> _TASK STATEMENT_
Lines containing the word "that" are to be located and copied.

/---

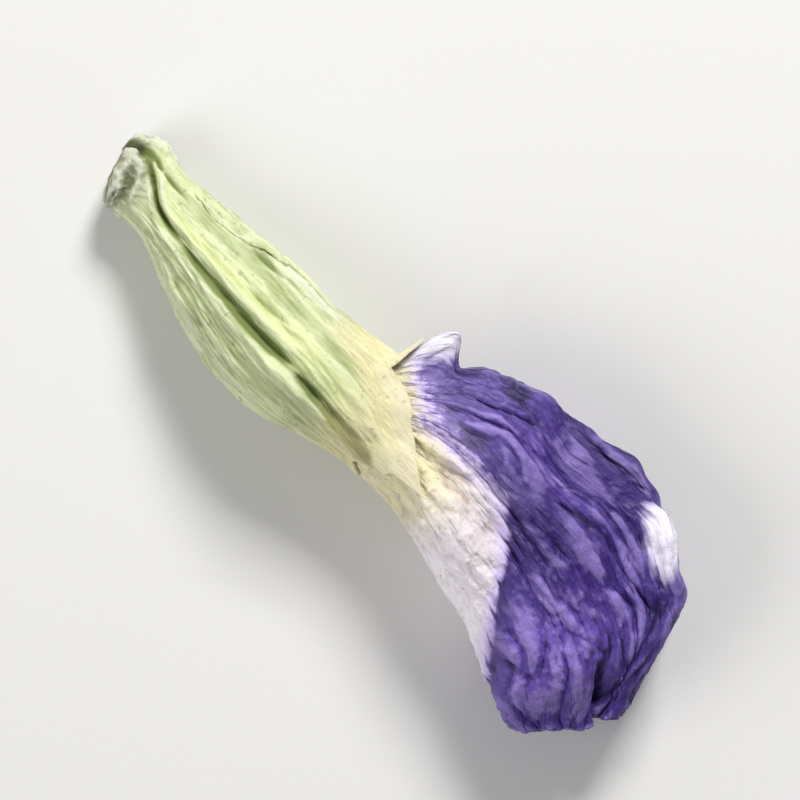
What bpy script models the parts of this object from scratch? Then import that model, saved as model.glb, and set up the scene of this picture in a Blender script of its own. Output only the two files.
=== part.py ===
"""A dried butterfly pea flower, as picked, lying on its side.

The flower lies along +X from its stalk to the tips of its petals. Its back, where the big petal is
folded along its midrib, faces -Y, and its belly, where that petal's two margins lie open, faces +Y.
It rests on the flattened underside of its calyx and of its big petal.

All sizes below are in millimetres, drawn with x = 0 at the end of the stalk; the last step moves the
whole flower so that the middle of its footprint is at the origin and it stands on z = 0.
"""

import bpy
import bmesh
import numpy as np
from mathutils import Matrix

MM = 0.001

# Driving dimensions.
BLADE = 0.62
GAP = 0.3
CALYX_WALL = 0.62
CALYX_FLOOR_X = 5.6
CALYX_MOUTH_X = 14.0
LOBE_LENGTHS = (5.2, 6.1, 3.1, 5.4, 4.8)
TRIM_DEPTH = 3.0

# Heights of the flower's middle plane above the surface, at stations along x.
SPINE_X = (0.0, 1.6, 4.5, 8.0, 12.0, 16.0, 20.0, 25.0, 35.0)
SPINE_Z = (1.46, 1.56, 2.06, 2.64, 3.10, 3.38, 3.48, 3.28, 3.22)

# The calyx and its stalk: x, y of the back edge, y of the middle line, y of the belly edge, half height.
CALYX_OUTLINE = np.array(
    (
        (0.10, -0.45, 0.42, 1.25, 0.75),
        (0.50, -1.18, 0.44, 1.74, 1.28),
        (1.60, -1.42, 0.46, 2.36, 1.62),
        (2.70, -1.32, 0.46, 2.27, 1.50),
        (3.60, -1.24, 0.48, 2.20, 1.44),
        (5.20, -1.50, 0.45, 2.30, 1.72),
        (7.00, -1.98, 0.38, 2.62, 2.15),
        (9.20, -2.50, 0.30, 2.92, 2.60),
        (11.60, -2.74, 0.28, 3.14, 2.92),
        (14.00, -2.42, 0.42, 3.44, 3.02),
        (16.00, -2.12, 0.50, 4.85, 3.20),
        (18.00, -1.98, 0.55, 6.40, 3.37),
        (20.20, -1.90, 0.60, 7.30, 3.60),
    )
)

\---

> _RESULT OF THIS TASK_
What bpy script models the parts of this object from scratch? Then import that model, saved as model.glb, and set up the scene of this picture in a Blender script of its own. Output only the two files.
folded along its midrib, faces -Y, and its belly, where that petal's two margins lie open, faces +Y.
whole flower so that the middle of its footprint is at the origin and it stands on z = 0.